Convenience food manufacturer Greencore has agreed on a deal to acquire rival Bakkavor for £1.2bn after two previous offers were rejected a month ago.
Greencore’s offer of 200p per share represents a premium of 32.5% to Bakkavor’s closing stock price on 13 March, the day prior to when news of a potential tie-up went public.
Both companies are major suppliers to the supermarket multiples in the UK. Ireland-headquartered Greencore generated sales of £1.8bn last year, producing sandwiches and other convenience and food-to-go items. Bakkavor, which turned over £2.3bn in 2024, supplies soups, ready meals, sauces, salads, and pizza from its 20 factories across the UK.
Bakkavor has faced disruption in the past year, with a strike at its Spalding site leading to shortages of some of its lines. Meanwhile, Greencore has faced pressure from activist investor Oasis Management, its largest shareholder, to speed up its turnaround plan and improve shareholder returns.
Greencore noted that the acquisition would create a leading UK convenience food business with a combined revenue of about £4bn. Both companies’ boards have identified the potential for “substantial synergies” across manufacturing, distribution, purchasing and administrative functions.
“The combined group would have the potential to benefit from economies of scale in relation to investment in existing infrastructure and systems, sustainability programmes, and the key automation agenda,” Greencore’s statement said.
The cash and shares deal is subject to shareholder and regulatory approval. If it goes ahead, Greencore shareholders would own approximately 56% of the combined group, with Bakkavor shareholders owning 44%.
Following this morning’s announcement, unions raised concerns that the takeover could result in factory closures and job losses.

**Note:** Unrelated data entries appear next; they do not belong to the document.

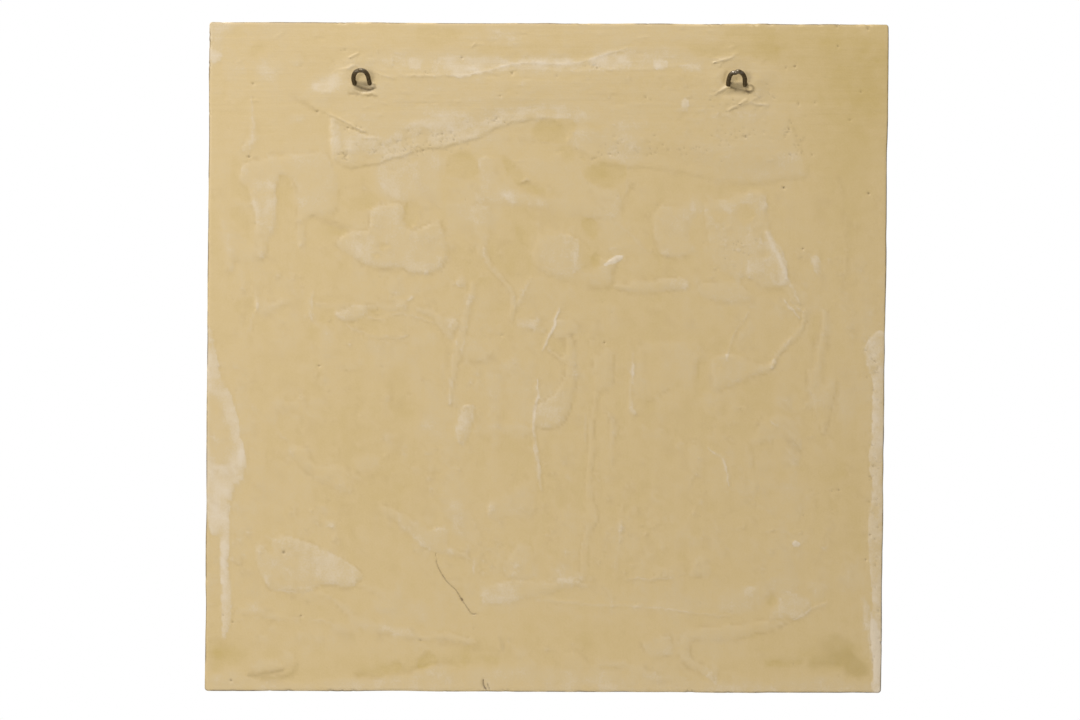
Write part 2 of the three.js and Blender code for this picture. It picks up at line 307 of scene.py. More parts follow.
def lay(mark, pale=0.0, lift=0.0, soft=1.2, rim=0.0, bead=0.0, soil_and_shade=0.0, feather=0.0):
    """Lays one mark of plaster on the sheets.

    pale and soil add to the colour, lift is the step in millimetres, feather the pixels over
    which it thins to its edge, bead a raised lip, and rim the dark line around it.
    """
    where, edge = mark
    cover = ramp(edge, -soft / 2, soft / 2)
    thick = cover * ramp(edge, 0, feather) if feather else cover
    sheets["height"][where] += lift * thick + bead * np.exp(-(((edge - 0.8) / 1.1) ** 2))
    sheets["pale"][where] += pale * cover * worn_through[where]
    sheets["soil_and_shade"][where] += soil_and_shade * cover
    line = rim * line_breaks[where] * np.exp(-(((edge + 0.7) / 0.95) ** 2))
    sheets["rim"][where] = np.maximum(sheets["rim"][where], line)


print("ready to draw on", FINE, "by", FINE, "cells")

# %% [markdown]
# ## The ground coat
#
# Before any patch comes the ground: the plaster was struck off level while wet, which leaves a
# slow swell, and the shellac took darker in some places than others. Only what is broad or
# sharply placed is drawn here. Trowel marks and fine grain come later, in the material.

# %% The swell of the back
sheets["height"] += 0.16 * drift(120, 31) + 0.03 * clouds(34, 34, 33)
sheets["pale"] += 0.12 * drift(95, 41)
print("swell in mm", round(float(sheets["height"].min()), 2), round(float(sheets["height"].max()), 2))

# %% [markdown]
# ## Where the shellac took darker or paler
#
# Broad stains have no edge to speak of. They are soft blots with a centre, a reach across and
# down, and a strength: the head's right corner and the foot's right corner are olive and dark,
# and a warm yellow band runs down inside the left edge.

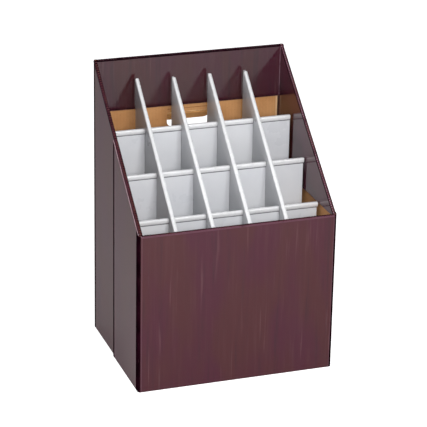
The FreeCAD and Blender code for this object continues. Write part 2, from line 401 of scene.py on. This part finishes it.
def white_plastic(name):
    t = Tree(name)
    vector, x, y, z = t.place()
    cloud = t.noise(vector, 30.0, 3.0, 0.6)
    draw_lines = t.noise(t.join(t.math("MULTIPLY", x, 60.0), t.math("MULTIPLY", y, 3.0), z), 20.0, 2.0)
    scuff = t.noise(vector, 160.0, 2.0, 0.6)
    tone = t.mix(cloud, PLASTIC_DEEP, PLASTIC_PALE)
    tone = t.stain(tone, PLASTIC_SCUFF, scuff, 0.62, 0.78, 0.25)
    rough = t.blend(t.smooth(cloud, 0.3, 0.7), 0.22, 0.34)
    t.set(Base_Color=tone, Roughness=rough)
    t.bump(draw_lines, 0.02 * MM, 0.4)
    return t.material


def paint(node, material):
    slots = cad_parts[node].data.materials
    slots.clear()
    slots.append(material)


kraft = kraft_board("kraft_liner")
# the long boards are painted 21% darker than the cross boards, as shade
white = white_board("white_board_long", 0.21)
plastic = white_plastic("white_channel")
# the rims, creases and seam band are painted near black as shade
fold_shade_print = fold_shade_material("shaded_print_at_fold")
cut_paper = raw_edge("cut_edge", colour(0.48, 0.32, 0.36), colour(0.12, 0.05, 0.065))
# the glue flap's cut edge: cut paper made paler in part as a painted highlight, its inner liner painted
# dark as shade
lap_paper = raw_edge("lap_edge", colour(0.66, 0.48, 0.54), colour(0.34, 0.19, 0.23), LEFT_X + BOARD / 2)
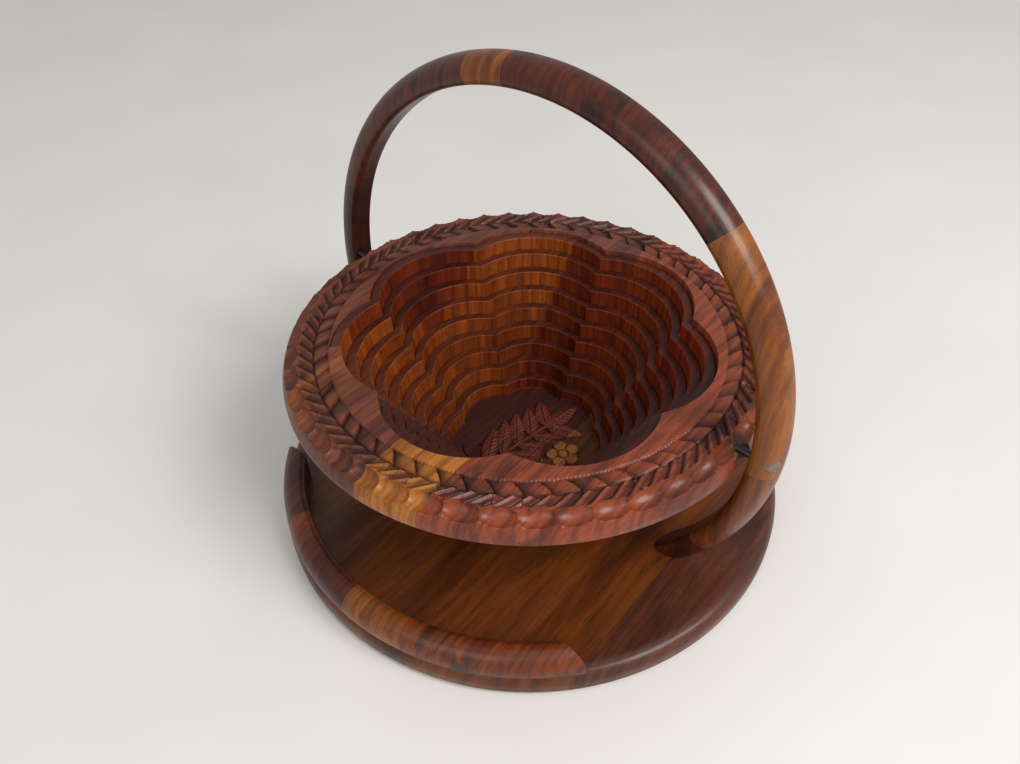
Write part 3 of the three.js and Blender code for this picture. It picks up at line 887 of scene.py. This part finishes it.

“This is a massive merger and could possibly pique the curiosity of the Competition and Market Authority’s new boss,” said Eamon O’Hearn, GMB National Officer.
“Whether it does or not, companies ‘assessing synergies’ is often management speak for cost cutting. It is widely acknowledged by government and the wider industry that the UK food and drink industry needs more capacity, not less. GMB is calling for a commitment to no factory closures and no job losses.”
NAM Implications:
- Some might regard a 50/50 split as a merger, 56/44 not…
- If this is about money, this latest offer will work.
- If it’s about power, the 56/44 may be a stumbling block.